Dopo aver illuso gli ucraini di un sostegno senza se e senza ma, all’improvviso il cosiddetto mondo delle democrazie apparirebbe stanco, pronto a mollare Volodymyr Zelensky e il suo popolo al loro destino. «Una delle soluzioni che si va delineando, complice un costante avanzamento delle truppe d’invasione» ha scritto Verdelli, «prevederebbe la sostanziale vittoria dell’aggressore e l’umiliazione più o meno mascherata dell’aggredito, con la Russia che si annetterebbe il 20 per cento del territorio ucraino conquistato, in spregio al diritto internazionale, e con Zelensky, o chi per lui, che si impegnerebbe a ritirare la richiesta di adesione alla Nato». Per l’editorialista del Corriere, tutto ciò rappresenterebbe non solo la fine della libertà e dell’indipendenza di Kiev, ma anche la conclusione di quell’ordine mondiale scaturito in anni di sostanziale pace. E soprattutto, certificherebbe la debolezza delle diplomazie e delle democrazie occidentali, spazzando via la retorica che ci ha accompagnato dal 24 febbraio 2022, quando le truppe di Vladimir Putin varcarono baldanzose il confine con l’Ucraina. Nei giorni a seguire non c’è stato capo di governo che non abbia giurato eterno sostegno a Kiev, promettendo aiuti senza limiti, pronti anche al sacrificio di qualche grado in meno dentro la casa pur di tagliare gli introiti petroliferi con cui Mosca alimentava la sua macchina da guerra.
Tuttavia, a quasi tre anni dall’inizio del conflitto, tutte le certezze con cui l’Occidente prediceva il crollo della Russia sono state spazzate via e oggi siamo di fronte a un’amara realtà.
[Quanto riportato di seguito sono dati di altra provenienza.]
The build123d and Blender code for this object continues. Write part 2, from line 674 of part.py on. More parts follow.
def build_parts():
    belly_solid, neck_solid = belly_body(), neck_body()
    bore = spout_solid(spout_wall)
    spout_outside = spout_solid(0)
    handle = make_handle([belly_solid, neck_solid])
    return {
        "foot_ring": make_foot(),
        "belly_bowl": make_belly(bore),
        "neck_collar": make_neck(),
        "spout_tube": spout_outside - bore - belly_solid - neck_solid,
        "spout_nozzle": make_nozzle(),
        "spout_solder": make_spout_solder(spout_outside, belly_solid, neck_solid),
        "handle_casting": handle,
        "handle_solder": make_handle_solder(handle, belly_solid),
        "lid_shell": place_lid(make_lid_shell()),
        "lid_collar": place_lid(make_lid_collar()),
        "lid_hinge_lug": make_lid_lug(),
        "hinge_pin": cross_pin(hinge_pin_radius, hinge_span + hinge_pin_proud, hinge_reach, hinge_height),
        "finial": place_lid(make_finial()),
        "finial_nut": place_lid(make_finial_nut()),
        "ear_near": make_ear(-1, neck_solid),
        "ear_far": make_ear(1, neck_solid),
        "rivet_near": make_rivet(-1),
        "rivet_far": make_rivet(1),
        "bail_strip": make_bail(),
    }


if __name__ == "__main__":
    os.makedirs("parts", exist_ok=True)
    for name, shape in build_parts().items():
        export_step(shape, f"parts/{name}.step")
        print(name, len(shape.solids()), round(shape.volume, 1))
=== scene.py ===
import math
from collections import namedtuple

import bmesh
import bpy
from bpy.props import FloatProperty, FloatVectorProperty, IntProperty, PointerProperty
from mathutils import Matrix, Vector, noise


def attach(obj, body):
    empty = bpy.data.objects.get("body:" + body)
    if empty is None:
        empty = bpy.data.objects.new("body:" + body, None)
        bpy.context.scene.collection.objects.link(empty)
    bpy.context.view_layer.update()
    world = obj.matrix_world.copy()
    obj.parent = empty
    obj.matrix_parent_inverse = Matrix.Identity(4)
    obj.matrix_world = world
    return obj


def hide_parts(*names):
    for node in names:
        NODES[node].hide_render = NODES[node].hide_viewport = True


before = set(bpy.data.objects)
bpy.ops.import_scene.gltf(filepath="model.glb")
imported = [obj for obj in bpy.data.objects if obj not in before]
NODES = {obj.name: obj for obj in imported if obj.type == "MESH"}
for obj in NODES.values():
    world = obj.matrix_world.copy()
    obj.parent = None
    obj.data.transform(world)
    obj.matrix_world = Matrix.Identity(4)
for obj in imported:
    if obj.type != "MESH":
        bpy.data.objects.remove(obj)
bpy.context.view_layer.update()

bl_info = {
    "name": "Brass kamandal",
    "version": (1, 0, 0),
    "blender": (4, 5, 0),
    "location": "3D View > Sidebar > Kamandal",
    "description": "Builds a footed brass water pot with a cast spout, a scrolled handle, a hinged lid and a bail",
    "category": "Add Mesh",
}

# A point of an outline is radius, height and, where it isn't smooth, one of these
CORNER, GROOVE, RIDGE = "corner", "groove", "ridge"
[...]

Condivido quasi tutte le riflessioni del collega del Corriere della Sera, quando dice che stiamo tradendo gli ucraini e pure che la stiamo dando vinta all’aggressore a spese dell’aggredito. È vero che questo rappresenta una sconfitta delle democrazie occidentali e pure la fine di un equilibrio scaturito dopo la Seconda guerra mondiale (ma forse sarebbe meglio collocarlo dopo il crollo dell’Unione sovietica). Tuttavia, l’alternativa a tutto ciò qual è? Continuare una guerra che secondo il New York Times ha già causato un milione di vittime e che promette di provocarne altre senza lasciare neanche intravedere una vittoria dell’Ucraina? La realtà con cui noi siamo chiamati a fare i conti sta in un inciso dell’editoriale di Verdelli, là dove dice che la soluzione della tregua che si va delineando è dettata «dal costante avanzamento delle truppe d’invasione».
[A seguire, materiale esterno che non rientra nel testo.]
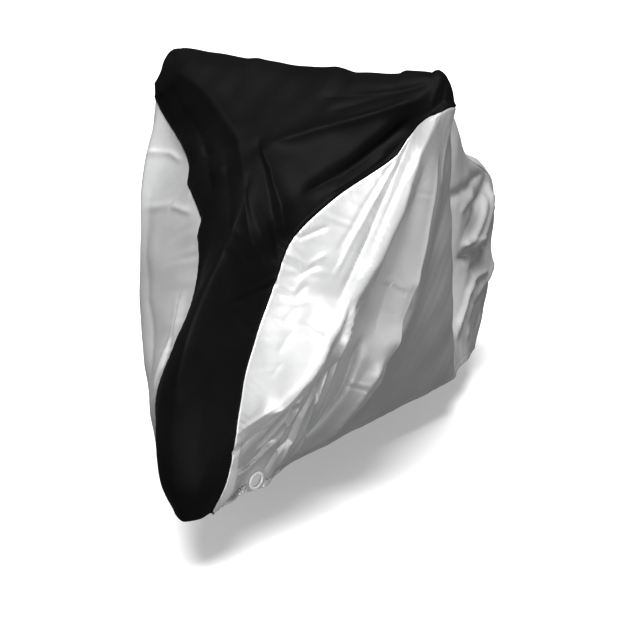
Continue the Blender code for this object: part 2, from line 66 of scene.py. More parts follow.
MOUNT = np.array([-0.258, 0.047, 1.006])   # underside of the cloth at the handlebar's middle
FLOOR = -1.006             # the floor under the covered bicycle

# The tables below are drawn over the ground: x from the front wheel's axle, y to the left and z
# up from the floor. The crest is the middle line of the top. Shoulder and seam lie beside it: so
# far out, so far down from it, and so far back.
Station = namedtuple("Station", "name crest_x crest_z steer sh_out sh_drop sh_back "
                                "seam_out seam_drop seam_back")
STATIONS = (
    Station("tip",       0.286, 0.150, 1.0, 0.030, -0.004, 0.020, 0.042, -0.004, 0.056),
    Station("toe",       0.334, 0.240, 1.0, 0.038, 0.002, 0.022, 0.072, 0.012, 0.100),
    Station("nose",      0.350, 0.340, 1.0, 0.044, 0.008, 0.026, 0.086, 0.025, 0.112),
    Station("brow",      0.336, 0.440, 1.0, 0.046, 0.014, 0.026, 0.092, 0.040, 0.110),
    Station("crown",     0.286, 0.540, 1.0, 0.040, 0.024, 0.030, 0.086, 0.070, 0.111),
    Station("bow",       0.200, 0.620, 1.0, 0.036, 0.026, 0.022, 0.082, 0.084, 0.093),
    Station("waist",     0.100, 0.704, 1.0, 0.042, 0.030, 0.012, 0.088, 0.100, 0.045),
    Station("bib low",   0.005, 0.790, 1.0, 0.070, 0.032, 0.000, 0.104, 0.104, -0.010),
    Station("bib mid",  -0.088, 0.874, 1.0, 0.145, 0.034, 0.000, 0.165, 0.110, -0.030),
    Station("bib top",  -0.165, 0.944, 1.0, 0.232, 0.020, 0.000, 0.258, 0.100, 0.010),
    Station("bar front", -0.225, 0.996, 1.0, 0.296, -0.004, -0.006, 0.316, 0.074, -0.012),
    Station("bar top",  -0.258, 1.008, 1.0, 0.318, -0.014, -0.004, 0.342, 0.066, -0.020),
    Station("bar back", -0.290, 1.004, 1.0, 0.308, -0.008, 0.004, 0.336, 0.072, -0.004),
    Station("neck",     -0.400, 0.970, 0.6, 0.170, 0.020, 0.000, 0.215, 0.060, 0.000),
    Station("top tube", -0.560, 0.932, 0.2, 0.070, 0.014, 0.000, 0.110, 0.050, 0.000),
    Station("saddle",   -0.740, 0.932, 0.0, 0.062, 0.008, 0.000, 0.096, 0.040, 0.000),
    Station("cantle",   -0.930, 0.918, 0.0, 0.084, 0.012, 0.000, 0.112, 0.050, 0.000),
    Station("rack",     -1.130, 0.745, 0.0, 0.080, 0.012, 0.000, 0.110, 0.040, 0.000),
    Station("tail",     -1.430, 0.632, 0.0, 0.076, 0.012, 0.000, 0.105, 0.050, 0.000),
    Station("rump",     -1.510, 0.450, 0.0, 0.060, 0.000, -0.010, 0.100, 0.000, -0.034),
    Station("rear tip", -1.450, 0.112, 0.0, 0.050, 0.000, -0.010, 0.085, 0.000, -0.034),
)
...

Non passa giorno senza che dal fronte arrivino pessime notizie per l’Ucraina. Le truppe di Putin procedono nel centro del Donbass, ma pure a sud e anche a nord. Nel Kursk, regione russa che Kiev ha invaso l’estate scorsa sperando poi di barattare le aree occupate con qualche territorio ucraino, i soldati di Zelensky sono circondati e hanno di fronte 50 mila militari, doppio o forse il triplo dei loro effettivi. È l’andamento della guerra che impone l’urgenza di una tregua. Si fosse provato a raggiungere un accordo due anni fa, probabilmente oggi l’umiliazione dell’aggredito sarebbe stata meno cocente. Ma se all’armistizio si giungesse fra un anno, forse sarebbe peggio e gli aggrediti sarebbero costretti a cedere agli aggressori altri pezzi di Paese.
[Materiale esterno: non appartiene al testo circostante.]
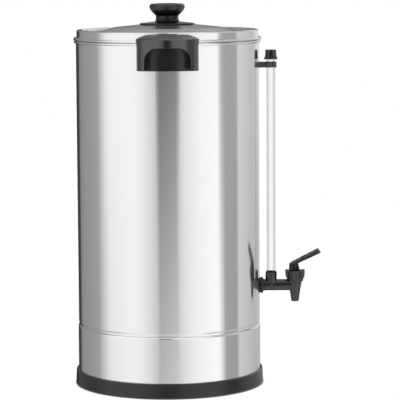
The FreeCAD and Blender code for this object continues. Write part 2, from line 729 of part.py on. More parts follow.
def make_wiring():
    panel = number("panel_angle")
    inlet = number("inlet_angle")
    middle = number(panel_height)
    deck = number(f"{block_top} + 0.6 * wire_size")
    bend = number("wire_bend")
    switch_back = number(f"{skirt_radius} + 1.6 - 8 - switch_depth")
    inlet_back = number(f"{skirt_radius} + 1.4 - inlet_depth - 7.5")
    strip = number("block_circle")
    well = number("well_radius")
    warm = number("warm_circle")
    warm_end = number(f"{warm_height} - 3.2 * warm_tube")
    heater_end = number(f"{heater_top} - 15.2")
    runs = [
        [spot(inlet_back, inlet, middle + 2.5), spot(inlet_back - bend, inlet, middle + 2.5),
         spot(strip + 1.25 * bend, 104, middle - 0.85 * bend), spot(strip + 2, 112, deck + 0.7 * bend),
         spot(strip + 2, 112, deck)],
        [spot(switch_back, panel, middle - 8), spot(switch_back - bend, panel, middle - 8),
         spot(strip + 1.4 * bend, 62, middle - bend), spot(strip + 2, 88, deck + 0.7 * bend),
         spot(strip + 2, 88, deck)],
        [spot(strip - 4, 104, deck), spot(strip - 4, 104, deck + 0.75 * bend),
         spot(well + 1.35 * bend, 130, deck + 1.5 * bend),
         spot(well - 6.5, 150, heater_end - 0.9 * bend), spot(well - 6.5, 150, heater_end)],
        [spot(strip - 4, 96, deck), spot(strip - 4, 96, deck + 0.75 * bend),
         spot(strip + 0.9 * bend, 140, deck + 1.65 * bend),
         spot(warm, warm_angles[0], warm_end - bend), spot(warm, warm_angles[0], warm_end)],
    ]
    wiring = document.addObject("Part::Feature", "Wiring")
    wiring.Shape = Part.makeCompound([wire_run(points, number("wire_size")) for points in runs])
    keep(wiring, "wiring")


# Handles: a convex block hollowed from below, with a sloping top

def handle_ring(half, front, back, bulge, corner, height):
    """Plan of a handle that faces -Y: back line, sides, rounded corners and bulging front."""
    centre = -(front - bulge)
    corner_x = half - corner
    corner_y = centre - math.sqrt((bulge - corner) ** 2 - corner_x ** 2)
    slope = math.atan2(corner_y - centre, corner_x)
    touch = FreeCAD.Vector(bulge * math.cos(slope), centre + bulge * math.sin(slope), height)
    halfway = slope / 2
    bend = FreeCAD.Vector(corner_x + corner * math.cos(halfway), corner_y + corner * math.sin(halfway), height)
    side = FreeCAD.Vector(half, corner_y, height)
    rear = FreeCAD.Vector(half, -back, height)

    def mirrored(point):
        return FreeCAD.Vector(-point.x, point.y, point.z)

    return Part.Wire([
        Part.LineSegment(mirrored(rear), rear).toShape(),
        Part.LineSegment(rear, side).toShape(),
        Part.Arc(side, bend, touch).toShape(),
        Part.Arc(touch, FreeCAD.Vector(0, -front, height), mirrored(touch)).toShape(),
        Part.Arc(mirrored(touch), mirrored(bend), mirrored(side)).toShape(),
        Part.LineSegment(mirrored(side), mirrored(rear)).toShape(),
    ])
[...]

Purtroppo, le guerre non sono un film di Hollywood, dove quasi sempre vincono i buoni o coloro che si ritengono tali. I conflitti, quelli veri, che non si svolgono sul set, si chiudono spesso nel peggiore dei modi e purtroppo credo che quello in Ucraina sia tra questi. Non si tratta di abbandonare Kiev, come si chiedeva Verdelli, si tratta di abbandonare l’ipocrisia e la retorica. E soprattutto l’idea che la storia si concluda sempre nel migliore dei modi.